Forecasting Icing Conditions

Feb. 13th, 2013 Icing bases
Feb. 13th, 2013 Icing bases

Icing conditions can also be very treacherous to aircrafts. Satellite data provides vital information to the forecasting process for finding icing conditions. In assessing current icing conditions, visible and infrared satellite imagery provides an excellent overall picture of what to expect. Cloud parameters derived from geostationary satellite data help to better define the potential icing threat to aircraft and improve icing forecasts.

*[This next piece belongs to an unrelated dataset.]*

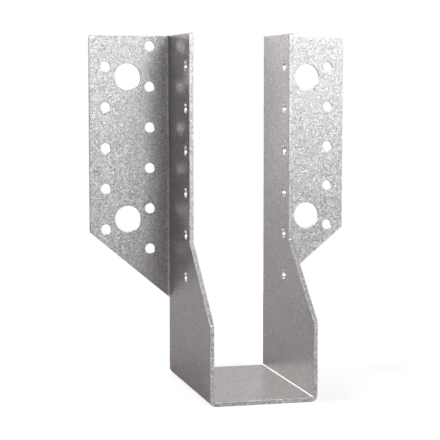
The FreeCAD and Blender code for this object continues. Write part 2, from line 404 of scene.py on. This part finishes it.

When an aircraft encounters icing in flight it is important that pilots know how thick that the cloud layer producing the icing is. When ice begins to build up, pilots need to know how high or low they must descend to escape it, or how far they need to divert to fly out of and around it. An experimental product, using geostationary satellite data, and soon JPSS data, to estimate the tops and bases of the icing layer has the potential to provide valuable information to forecasters at the NWS Aviation Weather Center. This will allow forecasters to more accurately predict tops and bases in their products.

Looking to the Future

As the nation’s aviation system continues to grow, and a greater number of people are expected to fly more miles each year, accurate and timely aviation forecasts are critical. NOAA’s satellite data continues to provide vital observations of unfavorable weather issues protecting life and property and helping to secure a more “Weather-Ready Nation.” NOAA satellites represent significant technological and scientific advances in environmental monitoring and will help advance weather, climate, environmental and oceanographic forecasting and monitoring with greater accuracy.